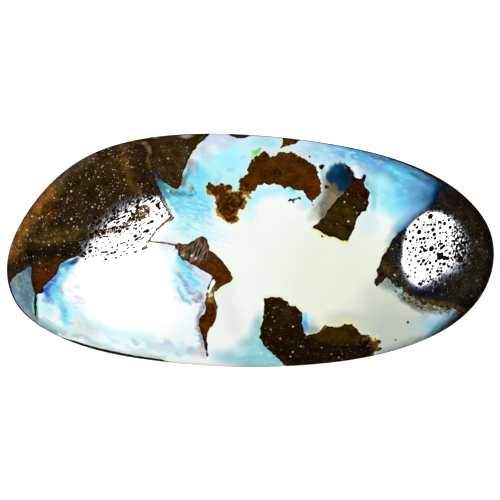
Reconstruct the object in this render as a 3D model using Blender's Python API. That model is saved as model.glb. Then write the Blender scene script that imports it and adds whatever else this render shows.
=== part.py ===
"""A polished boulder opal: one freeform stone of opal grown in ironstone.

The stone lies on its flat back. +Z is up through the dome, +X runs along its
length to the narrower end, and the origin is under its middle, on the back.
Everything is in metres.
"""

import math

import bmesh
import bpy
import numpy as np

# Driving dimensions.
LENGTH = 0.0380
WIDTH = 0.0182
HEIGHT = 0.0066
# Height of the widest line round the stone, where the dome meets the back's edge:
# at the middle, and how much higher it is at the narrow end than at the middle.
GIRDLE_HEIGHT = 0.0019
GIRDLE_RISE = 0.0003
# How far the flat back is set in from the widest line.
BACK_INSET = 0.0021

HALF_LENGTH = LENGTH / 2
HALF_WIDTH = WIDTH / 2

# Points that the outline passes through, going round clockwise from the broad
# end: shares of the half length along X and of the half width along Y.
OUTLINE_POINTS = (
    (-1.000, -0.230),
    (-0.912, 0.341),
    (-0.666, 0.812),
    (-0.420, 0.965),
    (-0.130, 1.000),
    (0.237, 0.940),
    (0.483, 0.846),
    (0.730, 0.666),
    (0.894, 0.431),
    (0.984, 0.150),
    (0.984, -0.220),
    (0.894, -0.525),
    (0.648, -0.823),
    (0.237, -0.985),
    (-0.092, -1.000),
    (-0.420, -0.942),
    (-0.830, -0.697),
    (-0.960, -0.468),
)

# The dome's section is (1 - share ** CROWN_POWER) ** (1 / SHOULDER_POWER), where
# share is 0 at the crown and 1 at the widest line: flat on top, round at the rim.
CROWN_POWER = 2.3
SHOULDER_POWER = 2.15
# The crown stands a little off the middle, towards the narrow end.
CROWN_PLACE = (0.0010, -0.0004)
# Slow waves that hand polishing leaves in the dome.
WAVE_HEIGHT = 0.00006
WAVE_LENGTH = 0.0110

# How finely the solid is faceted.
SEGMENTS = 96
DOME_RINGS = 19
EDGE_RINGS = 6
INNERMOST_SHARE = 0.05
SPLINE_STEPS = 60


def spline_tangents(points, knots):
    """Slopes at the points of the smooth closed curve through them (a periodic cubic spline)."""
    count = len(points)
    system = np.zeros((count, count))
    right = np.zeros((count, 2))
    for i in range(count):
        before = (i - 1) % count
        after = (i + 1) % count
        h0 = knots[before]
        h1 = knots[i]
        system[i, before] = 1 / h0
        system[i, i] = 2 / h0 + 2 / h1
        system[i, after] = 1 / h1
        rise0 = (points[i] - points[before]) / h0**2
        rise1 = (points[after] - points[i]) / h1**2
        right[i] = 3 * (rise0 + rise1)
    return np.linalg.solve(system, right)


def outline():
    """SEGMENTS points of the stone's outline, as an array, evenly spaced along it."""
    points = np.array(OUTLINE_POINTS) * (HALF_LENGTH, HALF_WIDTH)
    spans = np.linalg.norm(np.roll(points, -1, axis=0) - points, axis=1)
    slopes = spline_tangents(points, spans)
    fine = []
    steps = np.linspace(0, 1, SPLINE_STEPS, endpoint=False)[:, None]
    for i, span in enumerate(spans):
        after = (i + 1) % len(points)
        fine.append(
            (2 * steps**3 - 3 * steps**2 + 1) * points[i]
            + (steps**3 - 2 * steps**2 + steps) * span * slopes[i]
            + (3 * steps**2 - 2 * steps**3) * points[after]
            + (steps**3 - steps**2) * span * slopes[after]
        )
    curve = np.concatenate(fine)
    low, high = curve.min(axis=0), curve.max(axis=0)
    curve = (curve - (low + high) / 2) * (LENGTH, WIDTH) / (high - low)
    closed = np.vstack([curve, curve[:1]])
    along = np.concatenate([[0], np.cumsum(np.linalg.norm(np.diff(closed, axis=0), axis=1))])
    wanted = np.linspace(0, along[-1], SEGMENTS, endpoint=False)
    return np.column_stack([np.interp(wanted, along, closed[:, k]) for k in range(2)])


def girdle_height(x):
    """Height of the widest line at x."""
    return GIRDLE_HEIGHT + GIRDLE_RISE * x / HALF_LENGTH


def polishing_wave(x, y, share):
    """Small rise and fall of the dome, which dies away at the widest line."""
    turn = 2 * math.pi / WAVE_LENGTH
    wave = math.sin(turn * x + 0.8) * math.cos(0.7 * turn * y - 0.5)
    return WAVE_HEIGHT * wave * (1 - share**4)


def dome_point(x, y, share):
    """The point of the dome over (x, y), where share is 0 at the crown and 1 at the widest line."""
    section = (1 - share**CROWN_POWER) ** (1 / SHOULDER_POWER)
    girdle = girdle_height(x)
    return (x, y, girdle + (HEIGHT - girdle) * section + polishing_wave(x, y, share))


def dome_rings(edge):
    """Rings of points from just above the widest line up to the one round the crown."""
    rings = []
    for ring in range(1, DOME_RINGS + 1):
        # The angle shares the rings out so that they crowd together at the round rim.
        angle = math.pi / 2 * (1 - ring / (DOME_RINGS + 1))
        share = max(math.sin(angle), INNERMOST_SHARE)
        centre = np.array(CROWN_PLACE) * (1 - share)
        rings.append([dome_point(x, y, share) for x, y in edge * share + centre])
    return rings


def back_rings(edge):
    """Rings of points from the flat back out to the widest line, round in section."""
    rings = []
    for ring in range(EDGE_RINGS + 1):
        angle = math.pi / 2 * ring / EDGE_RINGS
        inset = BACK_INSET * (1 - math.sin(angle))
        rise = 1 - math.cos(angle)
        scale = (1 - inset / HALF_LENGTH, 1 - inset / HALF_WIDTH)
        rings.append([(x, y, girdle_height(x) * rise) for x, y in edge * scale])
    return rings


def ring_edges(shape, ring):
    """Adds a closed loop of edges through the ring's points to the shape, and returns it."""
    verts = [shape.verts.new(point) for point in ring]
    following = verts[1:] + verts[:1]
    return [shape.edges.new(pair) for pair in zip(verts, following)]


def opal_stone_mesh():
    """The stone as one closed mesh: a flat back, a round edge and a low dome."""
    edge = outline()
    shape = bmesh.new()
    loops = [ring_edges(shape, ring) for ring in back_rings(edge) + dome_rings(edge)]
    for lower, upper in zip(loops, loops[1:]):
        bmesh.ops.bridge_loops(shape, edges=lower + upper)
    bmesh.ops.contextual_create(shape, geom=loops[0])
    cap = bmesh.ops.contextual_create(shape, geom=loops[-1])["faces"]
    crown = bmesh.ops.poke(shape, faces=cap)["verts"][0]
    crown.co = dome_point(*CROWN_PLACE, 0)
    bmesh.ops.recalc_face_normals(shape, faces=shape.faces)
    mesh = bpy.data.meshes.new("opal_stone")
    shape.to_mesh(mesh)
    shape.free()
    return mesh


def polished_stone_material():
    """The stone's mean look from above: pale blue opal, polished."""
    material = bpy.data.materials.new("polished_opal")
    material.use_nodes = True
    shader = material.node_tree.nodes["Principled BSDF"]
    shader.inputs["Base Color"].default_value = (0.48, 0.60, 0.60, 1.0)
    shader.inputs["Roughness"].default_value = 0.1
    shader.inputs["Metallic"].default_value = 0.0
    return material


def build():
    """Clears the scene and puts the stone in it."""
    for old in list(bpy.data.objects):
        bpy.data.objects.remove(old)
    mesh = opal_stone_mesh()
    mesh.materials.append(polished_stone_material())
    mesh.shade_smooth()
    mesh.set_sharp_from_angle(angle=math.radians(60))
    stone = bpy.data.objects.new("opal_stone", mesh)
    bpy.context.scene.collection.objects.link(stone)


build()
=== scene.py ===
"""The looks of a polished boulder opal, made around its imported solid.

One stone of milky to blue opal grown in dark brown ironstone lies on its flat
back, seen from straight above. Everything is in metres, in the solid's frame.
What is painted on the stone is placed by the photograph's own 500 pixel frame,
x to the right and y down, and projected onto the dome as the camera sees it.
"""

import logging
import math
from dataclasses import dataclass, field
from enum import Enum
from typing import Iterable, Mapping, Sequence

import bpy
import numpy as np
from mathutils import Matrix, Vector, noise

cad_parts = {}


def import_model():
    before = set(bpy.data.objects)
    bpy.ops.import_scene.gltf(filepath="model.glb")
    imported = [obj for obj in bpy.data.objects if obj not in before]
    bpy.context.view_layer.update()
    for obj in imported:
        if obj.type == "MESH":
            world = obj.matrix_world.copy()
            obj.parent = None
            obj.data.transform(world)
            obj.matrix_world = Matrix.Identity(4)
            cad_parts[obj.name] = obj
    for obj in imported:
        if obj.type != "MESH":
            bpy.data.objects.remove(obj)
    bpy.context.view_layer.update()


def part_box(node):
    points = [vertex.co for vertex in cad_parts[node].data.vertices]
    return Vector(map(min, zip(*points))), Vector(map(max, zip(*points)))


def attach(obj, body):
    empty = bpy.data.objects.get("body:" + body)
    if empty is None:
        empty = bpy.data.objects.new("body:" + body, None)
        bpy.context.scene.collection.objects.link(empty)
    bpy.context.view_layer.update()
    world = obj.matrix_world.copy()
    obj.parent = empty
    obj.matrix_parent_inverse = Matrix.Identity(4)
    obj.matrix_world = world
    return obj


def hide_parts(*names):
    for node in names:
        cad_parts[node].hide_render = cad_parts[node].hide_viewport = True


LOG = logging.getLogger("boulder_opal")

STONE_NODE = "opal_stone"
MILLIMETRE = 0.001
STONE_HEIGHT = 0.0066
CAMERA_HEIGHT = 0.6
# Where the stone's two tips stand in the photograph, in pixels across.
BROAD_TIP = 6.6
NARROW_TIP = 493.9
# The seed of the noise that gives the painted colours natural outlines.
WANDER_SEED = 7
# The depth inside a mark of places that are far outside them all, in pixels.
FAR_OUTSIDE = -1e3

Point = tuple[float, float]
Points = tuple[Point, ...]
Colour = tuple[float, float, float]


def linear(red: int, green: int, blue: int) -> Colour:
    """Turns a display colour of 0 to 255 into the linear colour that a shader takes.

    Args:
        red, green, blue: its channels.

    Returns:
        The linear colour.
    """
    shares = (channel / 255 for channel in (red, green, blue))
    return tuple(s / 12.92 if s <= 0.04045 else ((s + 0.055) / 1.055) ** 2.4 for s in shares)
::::
GIVEN PROBLEM: In this exercise, copy only the lines from the opening line of the material through the line where "HALF_WIDTH = WIDTH / 2" appears.

SOLUTION FOR THIS EXERCISE:
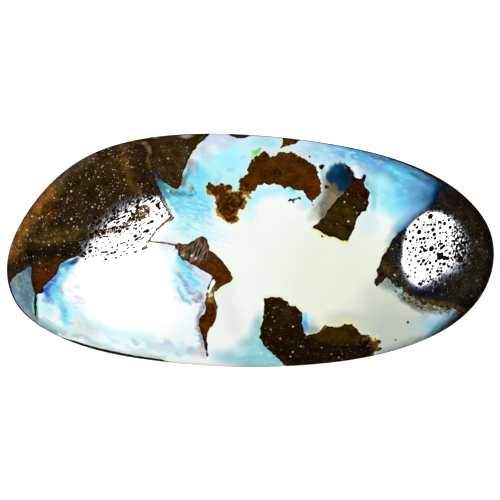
Reconstruct the object in this render as a 3D model using Blender's Python API. That model is saved as model.glb. Then write the Blender scene script that imports it and adds whatever else this render shows.
=== part.py ===
"""A polished boulder opal: one freeform stone of opal grown in ironstone.

The stone lies on its flat back. +Z is up through the dome, +X runs along its
length to the narrower end, and the origin is under its middle, on the back.
Everything is in metres.
"""

import math

import bmesh
import bpy
import numpy as np

# Driving dimensions.
LENGTH = 0.0380
WIDTH = 0.0182
HEIGHT = 0.0066
# Height of the widest line round the stone, where the dome meets the back's edge:
# at the middle, and how much higher it is at the narrow end than at the middle.
GIRDLE_HEIGHT = 0.0019
GIRDLE_RISE = 0.0003
# How far the flat back is set in from the widest line.
BACK_INSET = 0.0021

HALF_LENGTH = LENGTH / 2
HALF_WIDTH = WIDTH / 2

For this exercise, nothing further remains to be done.